In any event, assuming for the sake of argument that Cognizant withdrew its settlement offer, that does not constitute an adverse employment action that could support a retaliation claim under Section 1981, Title VII, or the NYSHRL. It is true, as Franchitti notes, that “[t]he scope of the antiretaliation provision [in Title VII] extends beyond workplace-related or employment-related retaliatory acts and harm.” Burlington N. & Santa Fe Ry. Co., 548 U.S. at 67. Moreover, “in certain instances,” the anti-retaliation statutes “protect against post-employment retaliation.” Mira v. Kingston, 218 F. Supp. 3d 229, 235-36 (S.D.N.Y. 2016), aff’d, 715 F. App’x 28 (2d Cir. 2017) (summary order). But see Jian Zhong Li v. Oliver King Enters, Inc., No. 14-CV-9293 (VEC), 2015 WL 4643145, at *3-4 (S.D.N.Y. Aug. 4, 2015) (“Plaintiff has not cited a single post-employment retaliation case from this Circuit or elsewhere that did not involve either employment-related harm or a threatened legal claim against the plaintiff, and the Court has found none.”). But, as Franchitti himself concedes, see Pl.’s Opp’n 7-8, to qualify as adverse, an employment action must be “material” in that it would “dissuade[ ]” a reasonable worker from making or supporting a charge of discrimination, Cunningham v. N.Y. State Dep’t of Lab., 326 F. App’x 617, 619, 621 (2d Cir. 2009) (summary order).

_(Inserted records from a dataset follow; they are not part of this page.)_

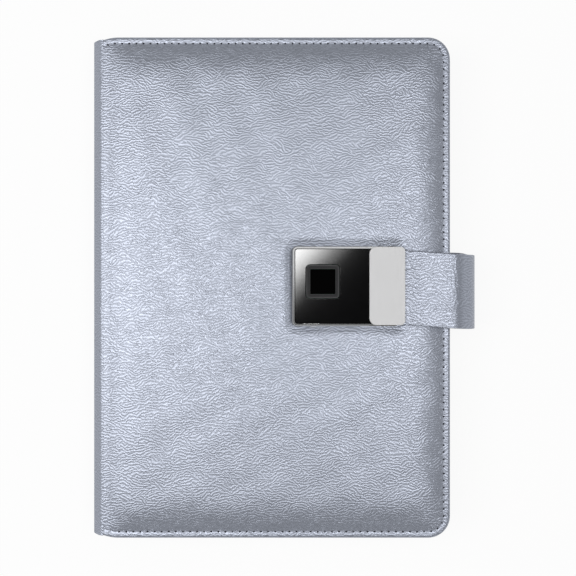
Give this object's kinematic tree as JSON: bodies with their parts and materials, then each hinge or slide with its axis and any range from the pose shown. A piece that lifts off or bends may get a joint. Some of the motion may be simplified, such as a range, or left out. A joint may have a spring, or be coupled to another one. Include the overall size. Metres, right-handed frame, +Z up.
{
  "type": "fingerprint lock notebook",
  "caption": "Padded ring notebook with a pearl leather cover, a fore-edge strap and a fingerprint lock that holds the strap's tongue.",
  "frame": {"origin": "centre of the closed notebook's footprint, on the surface that the back cover lies on", "axes": "+X from the spine to the fore-edge, +Y along the pages towards their head, +Z up through the front cover"},
  "size_m": [0.1788, 0.233, 0.04],
  "materials": {
    "pearl_leather": "pebbled synthetic leather with a pearl sheen",
    "inner_lining": "thin smooth synthetic leather",
    "foam": "soft padding foam",
    "grey_board": "dense grey board",
    "page_paper": "uncoated cream writing paper",
    "nickel_steel": "nickel plated pressed steel",
    "bright_chrome": "bright plating",
    "black_housing": "moulded black plastic",
    "black_gloss": "polished black panel",
    "bezel_grey": "dark anodised frame",
    "sensor_black": "coated sensor face",
    "board_green": "solder resist",
    "battery_foil": "foil pouch",
    "socket_steel": "drawn steel shell",
    "motor_can": "drawn steel can",
    "pinion_brass": "machined brass",
    "bolt_steel": "hardened steel",
    "satin_silver": "satin silver finish",
    "plate_steel": "brushed steel sheet",
    "screw_steel": "plated steel",
    "gasket_foam": "closed cell foam",
    "spring_steel": "tempered spring steel"
  },
  "bodies": {
    "back_cover": {"back_leather": "pearl_leather", "back_foam": "foam", "back_board": "grey_board", "back_lining": "inner_lining"},
    "spine": {"spine_leather": "pearl_leather", "spine_board": "grey_board", "spine_lining": "inner_lining", "front_hinge_leather": "pearl_leather", "front_hinge_lining": "inner_lining", "back_hinge_leather": "pearl_leather", "back_hinge_lining": "inner_lining", "ring_base": "nickel_steel", "base_rivets": "bright_chrome"},
    "front_cover": {"front_leather": "pearl_leather", "front_foam": "foam", "front_board": "grey_board", "front_lining": "inner_lining", "lock_housing": "black_housing", "lock_gasket": "gasket_foam", "chrome_rim": "bright_chrome", "touch_panel": "black_gloss", "sensor_bezel": "bezel_grey", "fingerprint_sensor": "sensor_black", "circuit_board": "board_green", "battery": "battery_foil", "usb_socket": "socket_steel", "motor": "motor_can", "silver_cap": "satin_silver", "inner_plate": "plate_steel", "plate_screws": "screw_steel"},
    "bolt": {"bolt": "bolt_steel"},
    "pinion": {"pinion": "pinion_brass"},
    "ring_lower": {"lower_blade": "nickel_steel", "lower_half_rings": "bright_chrome"},
    "ring_upper": {"upper_blade": "nickel_steel", "upper_half_rings": "bright_chrome"},
    "pages_back": {"pages_back": "page_paper"},
    "pages_front": {"pages_front": "page_paper"},
    "strap": {"strap_leather": "pearl_leather", "strap_lining": "inner_lining", "strap_core": "spring_steel"}
  },
  "joints": [
    {"name": "front_open", "type": "hinge", "parent": "spine", "child": "front_cover", "pos_m": [-0.0869, 0, 0.0305], "axis": [0, -1, 0], "range_deg": [0, 88], "deforming": ["front_hinge_leather", "front_hinge_lining"]},
    {"name": "spine_fold", "type": "hinge", "parent": "back_cover", "child": "spine", "pos_m": [-0.0869, 0, 0.0025], "axis": [0, -1, 0], "range_deg": [0, 88], "deforming": ["back_hinge_leather", "back_hinge_lining"]},
    {"name": "pages_back_turn", "type": "hinge", "parent": "spine", "child": "pages_back", "pos_m": [-0.0729, 0, 0.0165], "axis": [0, 1, 0], "range_deg": [0, 88]},
    {"name": "pages_front_turn", "type": "hinge", "parent": "spine", "child": "pages_front", "pos_m": [-0.0729, 0, 0.0165], "axis": [0, -1, 0], "range_deg": [0, 88]},
    {"name": "rings_open", "type": "hinge", "parent": "spine", "child": "ring_lower", "pos_m": [-0.08465, 0, 0.0091], "axis": [0, 1, 0], "range_deg": [0, 8]},
    {"name": "ring_upper_open", "type": "hinge", "parent": "spine", "child": "ring_upper", "pos_m": [-0.08465, 0, 0.0239], "axis": [0, -1, 0], "range_deg": [0, 8]},
    {"name": "strap_swing", "type": "hinge", "parent": "back_cover", "child": "strap", "pos_m": [0.077, 0, 0.00165], "axis": [0, 1, 0], "range_deg": [0, 57], "deforming": ["strap_leather", "strap_lining", "strap_core"]},
    {"name": "bolt_slide", "type": "slide", "parent": "front_cover", "child": "bolt", "axis": [0, 1, 0], "range_m": [0, 0.003]},
    {"name": "pinion_spin", "type": "hinge", "parent": "front_cover", "child": "pinion", "pos_m": [0.0415, 0.0109, 0.0355], "axis": [-1, 0, 0], "range_deg": [0, 107.5]}
  ],
  "couplings": [
    {"joint": "spine_fold", "follows": "front_open", "ratio": 1},
    {"joint": "pages_back_turn", "follows": "front_open", "ratio": 1},
    {"joint": "pages_front_turn", "follows": "front_open", "ratio": 1},
    {"joint": "ring_upper_open", "follows": "rings_open", "ratio": 1},
    {"joint": "pinion_spin", "follows": "bolt_slide", "rad_per_m": 625}
  ]
}
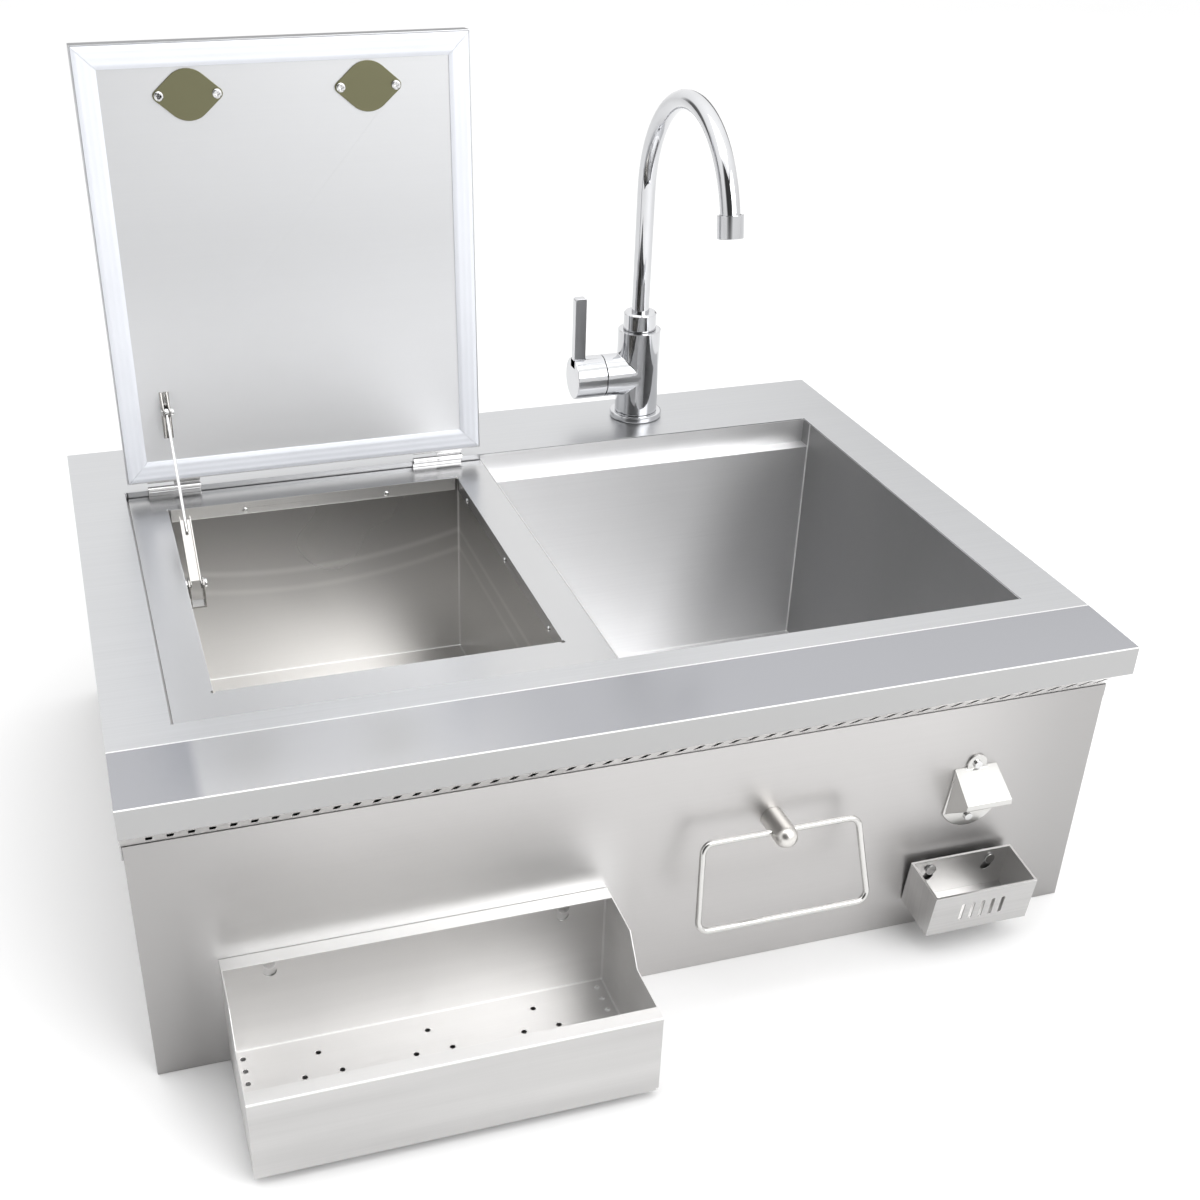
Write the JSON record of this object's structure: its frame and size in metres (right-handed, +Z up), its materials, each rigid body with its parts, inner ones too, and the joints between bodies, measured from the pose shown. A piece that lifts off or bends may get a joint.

Cognizant’s withdrawal of its settlement offer, such as it was, does not rise to that level. Franchitti was not entitled to settlement of his claims. And while he was well within his rights to reject Cognizant’s proposed settlement terms, it cannot be, as a matter of law, that Cognizant’s failure to acquiesce to terms preferable to Franchitti constitutes post-employment retaliation. See, e.g., Sicher v. Merrill Lynch, No. 09-CV-1825 (JBG), 2011 WL 892746, at *3 (N.D. Ill. Mar. 9, 2011) (“[Defendant’s] withdrawal of a settlement offer does not constitute an adverse employment action.”); Barriera v. Bankers Tr., No. 98-CV-3641 (MBM), 2003 WL 22387099, at *8 (S.D.N.Y. Oct. 20, 2003) (finding that the plaintiff had not alleged an adverse employment action where she “admit[ted] that she did not accept the severance package that [the defendant] offered”); see also, e.g., E.E.O.C. v. SunDance Rehab. Corp., 466 F.3d 490, 502 (6th Cir. 2006) (“[Defendant’s] refusal to pay [the plaintiff] severance pay that she was otherwise not due or promised when she did not sign the Separation Agreement left her in the same position that she had been in before the offer …. As such, [she] was not adversely affected, and on these facts the denial of severance pay was not an adverse action for the purposes of the retaliation analysis.”); cf. Bernstein v. St. Paul Cos., Inc., 134 F. Supp. 2d 730, 733-34, 741 (D. Md. 2001) (holding that a jury could find retaliation where an employee had been unconditionally promised a certain amount of severance pay but was then told he could only receive the pay if he withdrew his EEOC charge and released the employer from other claims, which he refused to do).
Based on this, the court held that plaintiff’s settlement-based retaliation claims fail as a matter of law.